Sharing Chinese New Year’s with the neighbours

Today we partied with the neighbours! It’s chū wǔ (初五), and that means people are finished the obligatory visits to relatives, so they start visiting and bringing gifts to friends. It seemed like almost everyone we saw this morning was buying or carrying gifts on their way to their friends’ homes (we were out doing the same thing). It’s also another special day for jiǎo zi (饺子) and firecrackers (but not like New Year’s Eve). So, we made jiǎo zi and ate lunch with Mr. Sòng and Mrs. Lǐ, and then had dinner with Shine Far’s family. Here are some photos, descriptions below each one (click for full size):


I love this photo. They were 29 years old (now they’re in their 60’s).


Mrs. Lǐ takes Jessica through family photos. She wanted to be a painter, and in 1961 she passed the university entrance exams into an art school, but was denied because one of her older brothers and several brothers-in-law had bad political histories (they were secretaries for the pre-Liberation city government). She says she went crazy for a while and cried a lot, but finally accepted a regular job in a state-owned garment factory making clothes. The walls of their apartment are covered in her paintings, but she never got to study art formally.


Making boiled dumplings (bāo jiǎo zi; 包饺子), the Chinese equivalent of pirogies. You’re supposed to eat jiǎo zi on this day in the lunar calendar.


They’d prepared a huge lunch and we were stuffed. A childhood friend of their son also came to visit. The dog’s name is Hǔ zi (虎子).


In addition to saying “hello,” “nǐ hǎo (你好),” and “gōng xǐ fā cái (恭喜发财),” their bird growls and barks like the dog and beeps like the microwave. They told us the more they can say, or the more they are able to learn, the more expensive they are. If they learn “dirty speech” (脏话; zāng huà) it lowers their value (so those people who told us about birds learning bad words weren’t kidding after all!)

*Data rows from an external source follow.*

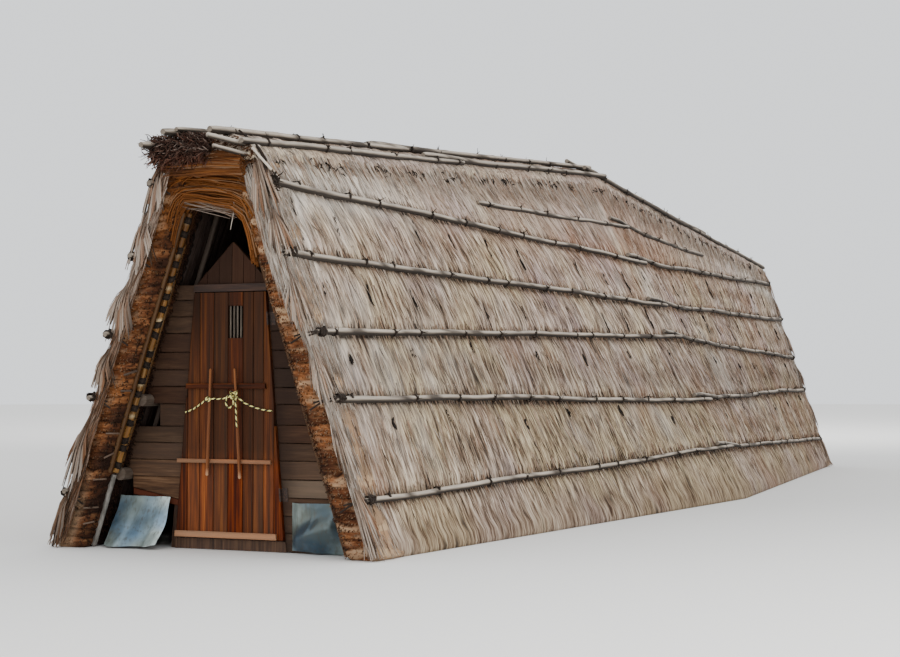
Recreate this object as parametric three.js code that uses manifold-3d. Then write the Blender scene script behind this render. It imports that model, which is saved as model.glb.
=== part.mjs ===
// Thatched A-frame hut with its thatch down to the ground, a plank gable and a side-hung plank door.
// Millimetres, +Z up. The entrance gable faces -Y, the ridge runs along Y, the crease is at y = 0.
import * as THREE from 'three';
import { mergeVertices } from 'three/addons/utils/BufferGeometryUtils.js';
import Module from 'manifold-3d';

const wasm = await Module();
wasm.setup();

// Hut as a whole
const halfLength = 8400;
const contactGap = 0.3;
const joinOverlap = 1;
const tolerance = 1e-4;

// Width and height of the thatch at the verge and at the crease
const footHalfWidth = { verge: 1520, crease: 2300 };
const capSeatHeight = { verge: 3220, crease: 3820 };
const capRise = { verge: 230, crease: 280 };
const capHalfWidth = 450;
const capOverhang = 90;
const thatchThickness = 240;

// Verge band in front of the gable wall
const vergeDepth = 350;
const vergeShare = vergeDepth / halfLength;
const crownUnderside = 2850;

// Stations along one half, from the verge (0) to the crease (1)
const stations = [0, vergeShare, 0.25, 0.5, 0.75, 1];

// Poles on each flank: heights at the verge and at the crease, and where the pole begins
const flankPoles = [
  { name: 'foot', verge: 460, crease: 600, radius: 26, start: 60 },
  { name: 'low', verge: 1270, crease: 1180, radius: 28, start: 50 },
  { name: 'middle', verge: 1800, crease: 1950, radius: 28, start: 70 },
  { name: 'high', verge: 2450, crease: 2350, radius: 30, start: 60 },
  { name: 'upper', verge: 3050, crease: 2900, radius: 30, start: 110 },
  { name: 'short', verge: 3140, crease: 3350, radius: 26, start: 0.5 * halfLength },
];
const poleSides = 8;

// Poles that hold the ridge cap down: angle round the cap and reach past the verge
const ridgePoles = [
  { name: 'right_shoulder', angle: 28, radius: 31, reach: 180 },
  { name: 'right_crown', angle: 72, radius: 33, reach: 330 },
  { name: 'left_crown', angle: 108, radius: 33, reach: 430 },
  { name: 'left_shoulder', angle: 152, radius: 31, reach: 430 },
];
const capSegments = 12;

// Logs on the inside of the thatch
const purlins = [
  { name: 'low', height: 640, radius: 55 },
  { name: 'high', height: 1270, radius: 55 },
];
const purlinNose = 190;
const ridgeBeamRadius = 55;

// Gable wall, measured back from the verge
const wallFront = 320;
const wallThickness = 30;
const wallTop = 2230;
const leftWallFoot = { outer: 500, inner: 410 };
const postWidth = 80;
const postDepth = 80;
const postRebate = 20;
const lintelBottom = 2167;

// Door leaf, a trapezoid that leans in with the wall
const leafBottom = 100;
const leafTop = 2160;
const leafHalfWidth = { bottom: 525, top: 350 };
const leafFront = 300;
const leafThickness = 36;
const leafClearance = 6;
const thresholdTop = 90;

// Hinges on the right edge of the leaf: barrel in front of the leaf, web, and plate on the wall.
// Web and plate are measured out from the leaf's edge
const hingeRadius = 8.2;
const hingeSides = 12;
const hinges = [{ name: 'low', foot: 420 }, { name: 'high', foot: 1880 }];
const hingeLength = 110;
const hingePlate = { from: 8, to: 62, thickness: 3 };
const hingeWeb = { from: 4, to: 10, shortBy: 6 };

// Rails, vent and rods of the leaf
const railThickness = 22;
const railInset = 60;
const rails = [
  { height: 100, width: 52, reach: 0 },
  { height: 725, width: 34, reach: 32 },
  { height: 1350, width: 44, reach: 0 },
];
const ventBox = { left: -40, right: 50, bottom: 1790, top: 2020, ahead: 50, depth: 150 };
const rodRadius = 13;
const rods = [
  { name: 'left', foot: [-192, 620], head: [-160, 1520] },
  { name: 'right', foot: [126, 600], head: [74, 1520] },
];

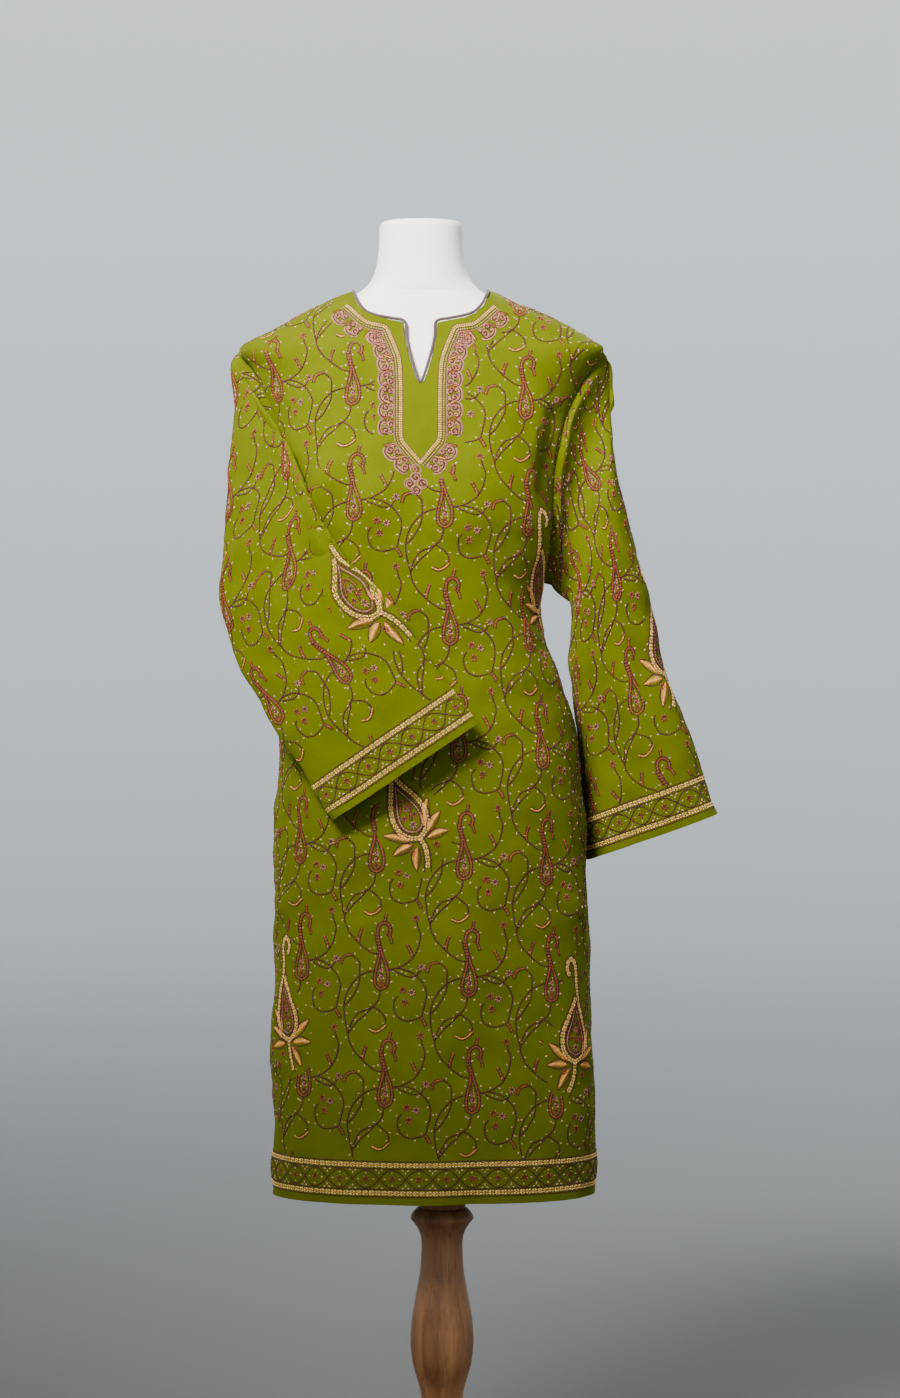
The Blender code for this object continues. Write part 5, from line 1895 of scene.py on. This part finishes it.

After getting totally stuffed and chatting for a while, we returned home to rest our brains for a bit before heading downstairs at 6pm for a huge hotpot feast with “Shine Far’s” family (I really ought to stop calling him that, but he doesn’t have an English name yet; his Chinese name is 光远; Guāng Yuǎn). Around 10pm we had the obligatory jiǎo zi and finally headed home at 11:30. Guāng Yuǎn is our language exchange partner from the summer. He just got accepted into some American universities, so they’re all really happy. We had a great time. I forgot to take a photo during the meal, but took one during the jiǎo zi.

We’re so stuffed. We just ate and talked all day. It’s time for bed!

12 thoughts on “Sharing Chinese New Year’s with the neighbours”

  1. Curtis, is always sending me links of your site. So, I thought I’d visit and say, hi.
    AND Nice, photo’s Joel! Did you scan those into your computer or take pictures of the photo’s with a digicam?

  2. 99.9% of the photos on here are ours, taken with an older digital point-&-shoot. Two of the rotating square photos at the top I stole off the internet, and occasionally a friend’s photo makes it on here. I just took a picture of their old black and white photo – that’s why it’s a little fuzzy.

    Thanks for stopping in! It’s good to hear from you. How long have you been in Japan?

    (btw – we can access your blog through anonymouse.org, but we can’t leave comments).

  3. Hi Joel,

    To answer your question; I have been living in Japan since end of May 2001.
    And those are still really nice photos for a point and shot digicam I’m impressed.

    Okay…
    I just reset my account to:
    ‘Anyone – includes Anonymous Users’
    So, you should be able to leave comments, now.

    Before, it had been set as:
    Registered Users – includes OpenID

  4. The problem isn’t your account. Blogspot is blocked in China 99.9% of the time, and the free version of anonymouse.org that lets me read your blog won’t support blogspot comment links (they want me to pay). I just tried anyway, and it says only with their V.I.P. version.

  5. Now that we have visited Mr. Song and Mrs. Li in person I can recognize the little round folding table you are making dumplings on….squished in their bedroom that doubles as their “living room. They were so sweet. I love that wedding photo too….like something right out of “To Live”

  6. Well, they are that generation in the movie. Mrs. Li was barred from art college (after she tested in) because of her family’s bad political background. They gave her spot to someone with a lower score and she had to work in a factory.